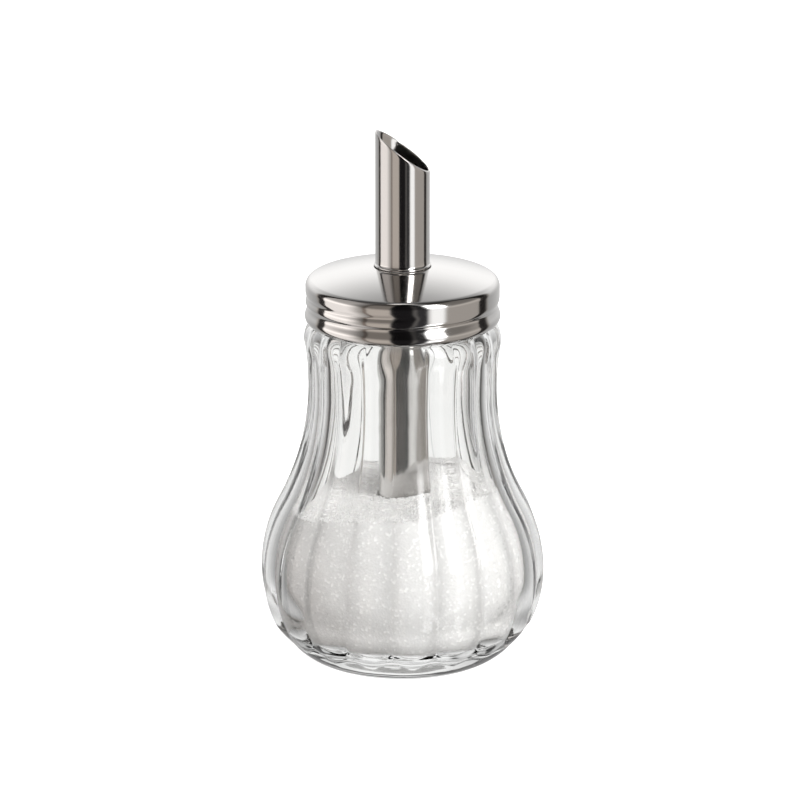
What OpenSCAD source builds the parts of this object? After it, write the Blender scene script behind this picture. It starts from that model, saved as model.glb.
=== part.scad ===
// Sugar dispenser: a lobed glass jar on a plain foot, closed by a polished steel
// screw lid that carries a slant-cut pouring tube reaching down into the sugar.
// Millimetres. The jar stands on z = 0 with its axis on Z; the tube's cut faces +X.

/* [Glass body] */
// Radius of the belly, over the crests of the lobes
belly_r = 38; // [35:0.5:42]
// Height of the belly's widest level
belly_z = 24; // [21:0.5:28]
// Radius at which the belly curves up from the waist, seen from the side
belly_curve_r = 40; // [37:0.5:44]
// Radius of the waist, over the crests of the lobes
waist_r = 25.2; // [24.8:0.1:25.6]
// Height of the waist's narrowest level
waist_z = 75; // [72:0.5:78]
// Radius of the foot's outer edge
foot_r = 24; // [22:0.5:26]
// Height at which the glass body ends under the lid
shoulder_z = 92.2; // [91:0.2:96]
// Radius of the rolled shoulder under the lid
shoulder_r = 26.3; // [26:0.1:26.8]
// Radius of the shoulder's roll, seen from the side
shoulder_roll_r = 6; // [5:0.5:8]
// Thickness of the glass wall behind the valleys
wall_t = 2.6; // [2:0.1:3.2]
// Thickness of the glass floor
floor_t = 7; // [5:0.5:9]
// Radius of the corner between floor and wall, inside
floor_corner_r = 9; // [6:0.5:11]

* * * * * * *

#### TASK OBJECTIVE
Extract the lines above, from the first one through the one containing "cut faces +X.", and return only those, unchanged.

#### EXPECTED ANSWER
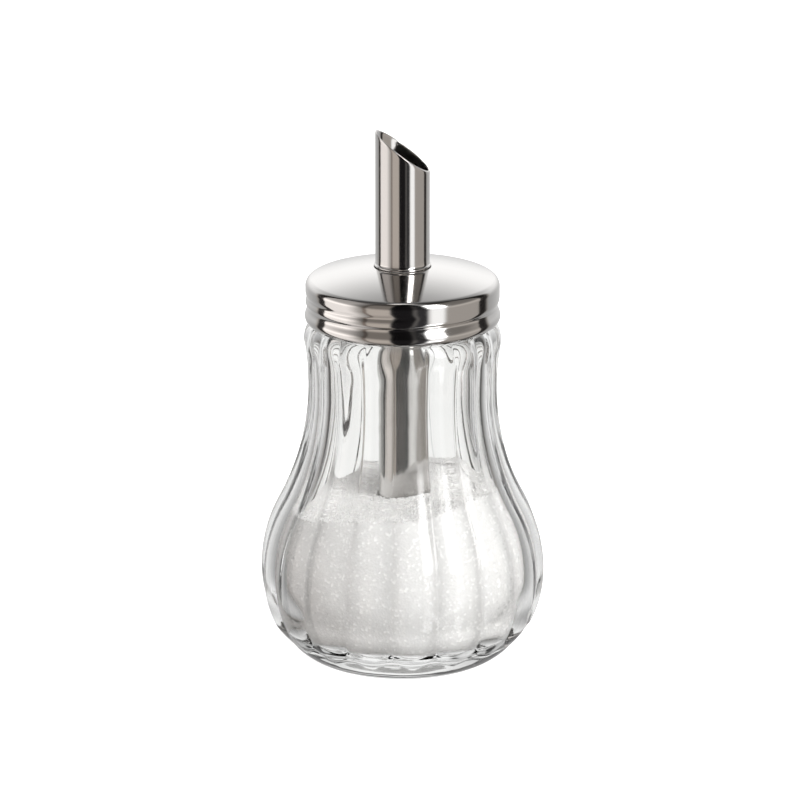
What OpenSCAD source builds the parts of this object? After it, write the Blender scene script behind this picture. It starts from that model, saved as model.glb.
=== part.scad ===
// Sugar dispenser: a lobed glass jar on a plain foot, closed by a polished steel
// screw lid that carries a slant-cut pouring tube reaching down into the sugar.
// Millimetres. The jar stands on z = 0 with its axis on Z; the tube's cut faces +X.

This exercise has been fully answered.